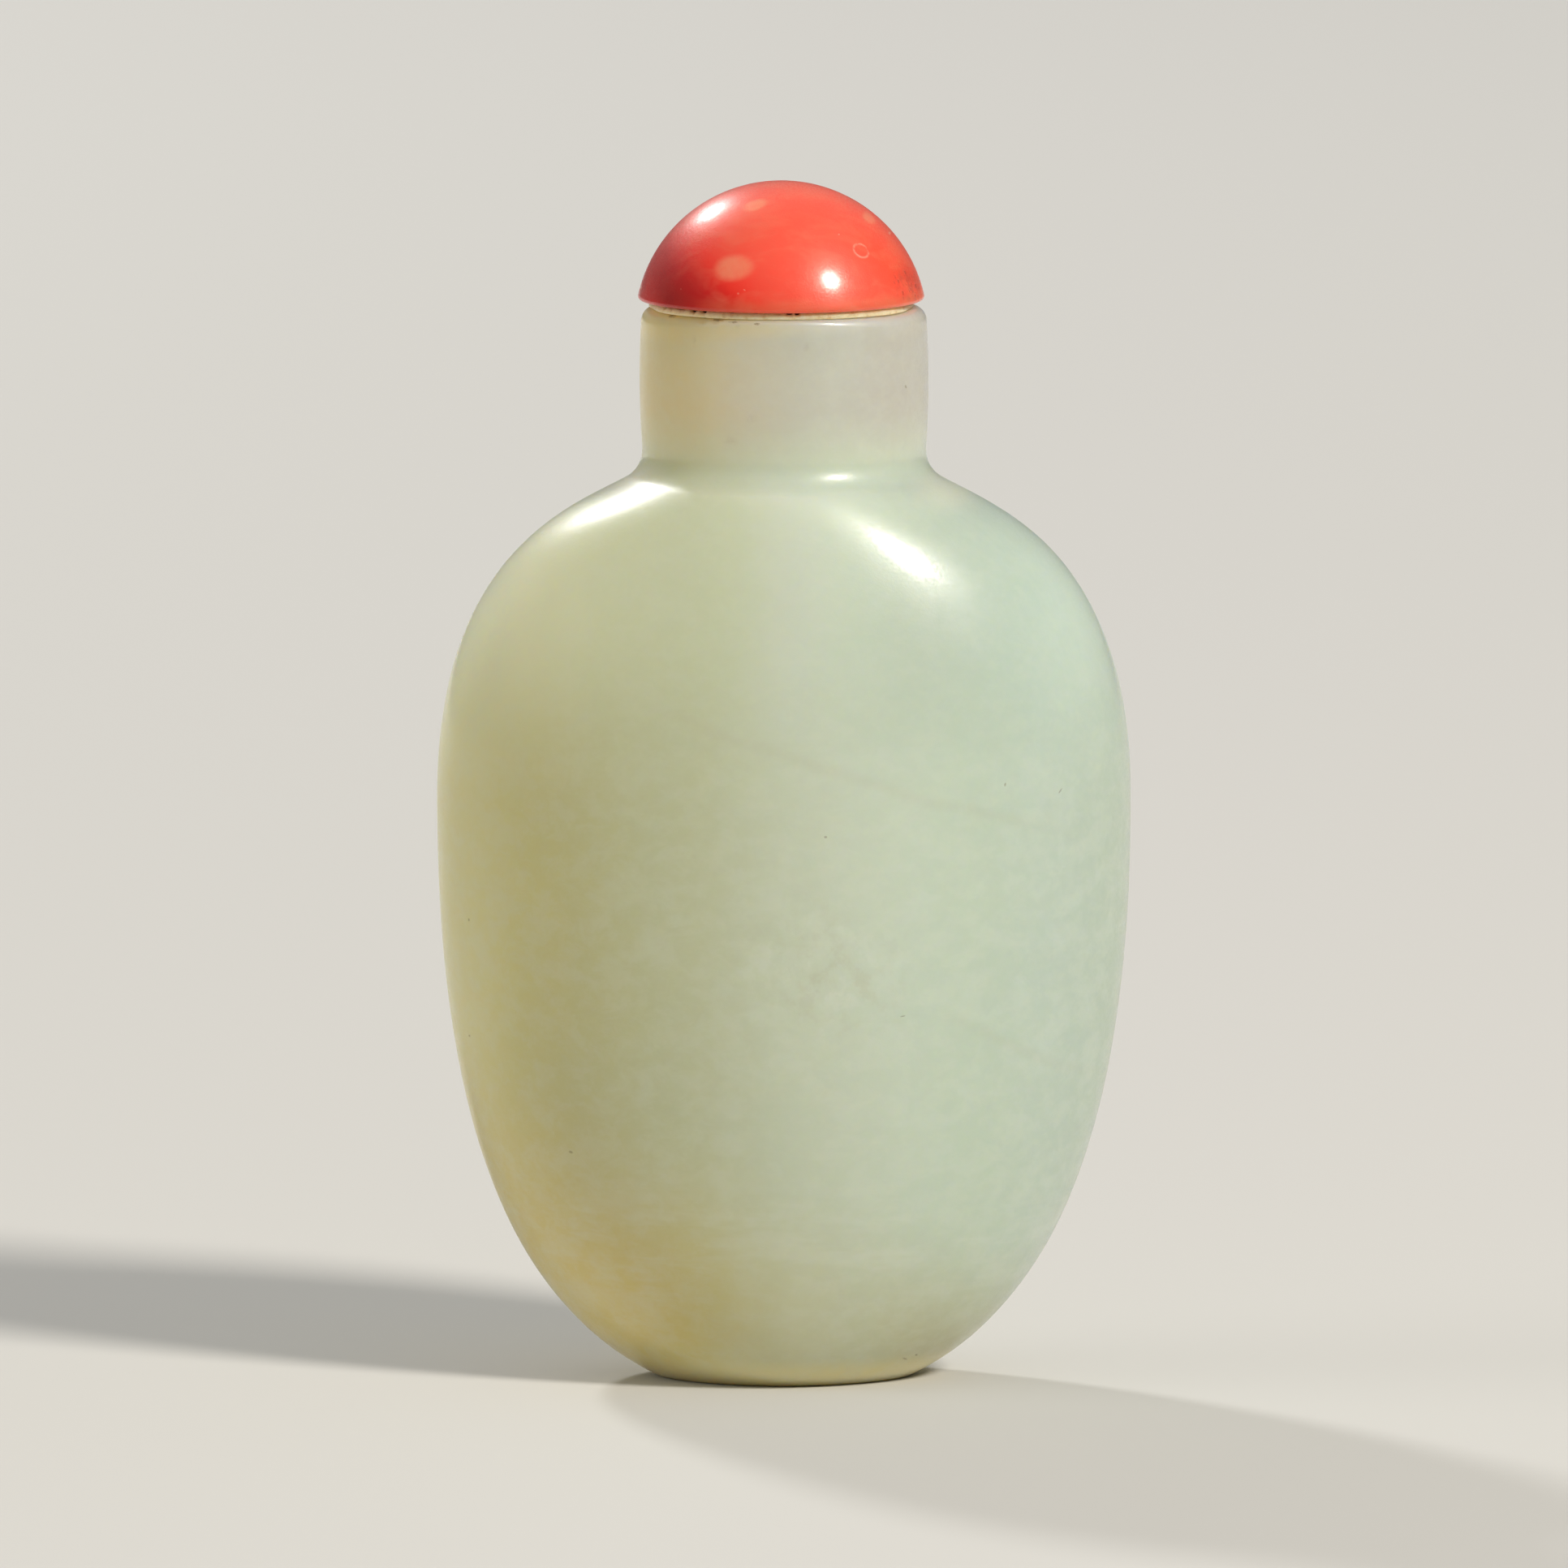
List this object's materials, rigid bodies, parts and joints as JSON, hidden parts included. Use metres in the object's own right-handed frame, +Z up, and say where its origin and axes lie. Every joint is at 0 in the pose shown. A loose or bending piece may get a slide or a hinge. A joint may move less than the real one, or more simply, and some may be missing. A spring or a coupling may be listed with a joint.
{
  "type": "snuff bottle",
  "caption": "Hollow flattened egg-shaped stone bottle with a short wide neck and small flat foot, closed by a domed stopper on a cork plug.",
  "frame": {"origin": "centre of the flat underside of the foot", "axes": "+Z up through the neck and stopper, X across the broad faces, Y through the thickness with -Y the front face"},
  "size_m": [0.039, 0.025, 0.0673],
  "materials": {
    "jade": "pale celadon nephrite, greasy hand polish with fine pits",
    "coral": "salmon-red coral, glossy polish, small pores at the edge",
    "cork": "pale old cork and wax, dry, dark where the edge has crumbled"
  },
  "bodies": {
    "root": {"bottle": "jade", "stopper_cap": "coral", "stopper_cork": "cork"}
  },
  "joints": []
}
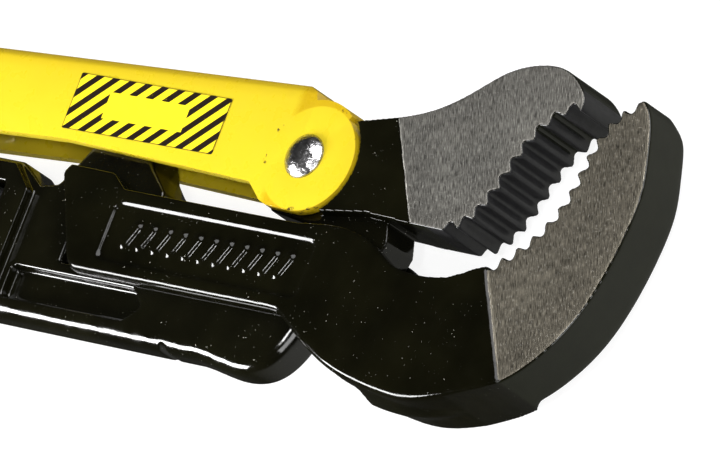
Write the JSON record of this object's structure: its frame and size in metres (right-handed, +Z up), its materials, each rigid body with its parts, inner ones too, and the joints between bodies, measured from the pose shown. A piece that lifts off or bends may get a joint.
-*-*-
» Directions:
Repeat all the entries exactly as given.

» Answer to this exercise:
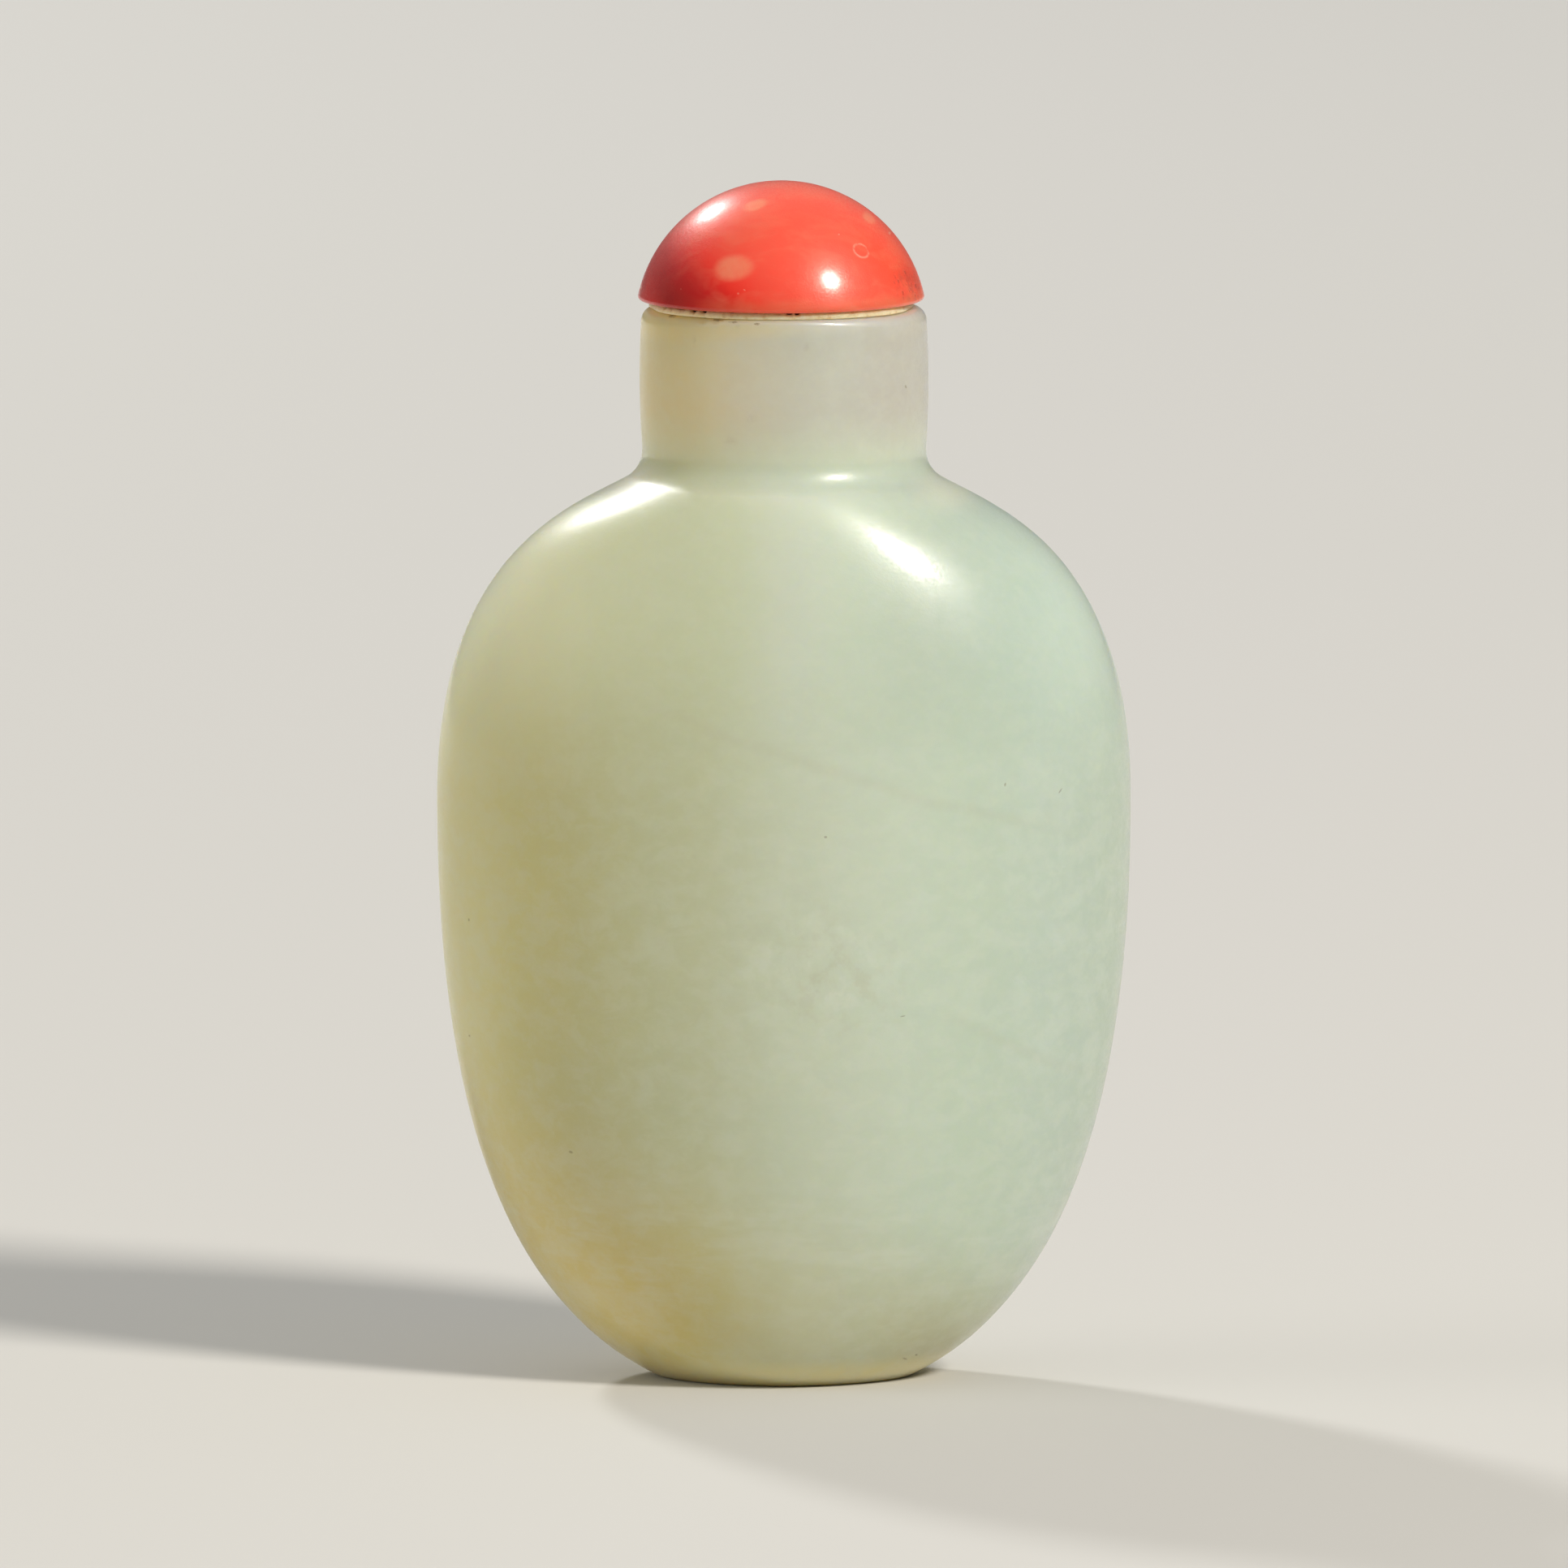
List this object's materials, rigid bodies, parts and joints as JSON, hidden parts included. Use metres in the object's own right-handed frame, +Z up, and say where its origin and axes lie. Every joint is at 0 in the pose shown. A loose or bending piece may get a slide or a hinge. A joint may move less than the real one, or more simply, and some may be missing. A spring or a coupling may be listed with a joint.
{
  "type": "snuff bottle",
  "caption": "Hollow flattened egg-shaped stone bottle with a short wide neck and small flat foot, closed by a domed stopper on a cork plug.",
  "frame": {"origin": "centre of the flat underside of the foot", "axes": "+Z up through the neck and stopper, X across the broad faces, Y through the thickness with -Y the front face"},
  "size_m": [0.039, 0.025, 0.0673],
  "materials": {
    "jade": "pale celadon nephrite, greasy hand polish with fine pits",
    "coral": "salmon-red coral, glossy polish, small pores at the edge",
    "cork": "pale old cork and wax, dry, dark where the edge has crumbled"
  },
  "bodies": {
    "root": {"bottle": "jade", "stopper_cap": "coral", "stopper_cork": "cork"}
  },
  "joints": []
}
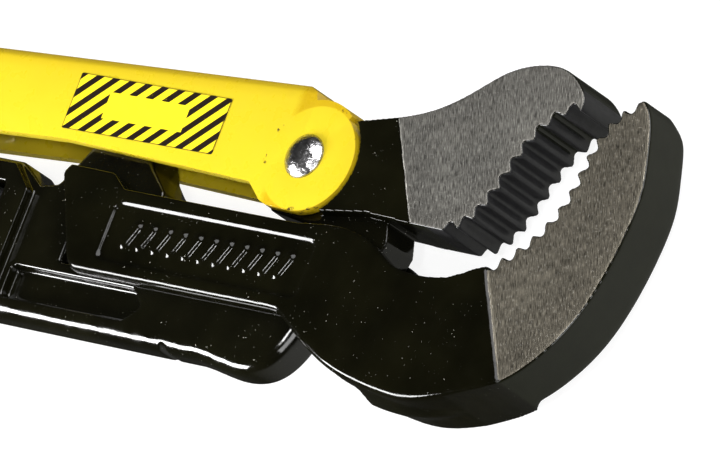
Write the JSON record of this object's structure: its frame and size in metres (right-handed, +Z up), its materials, each rigid body with its parts, inner ones too, and the joints between bodies, measured from the pose shown. A piece that lifts off or bends may get a joint.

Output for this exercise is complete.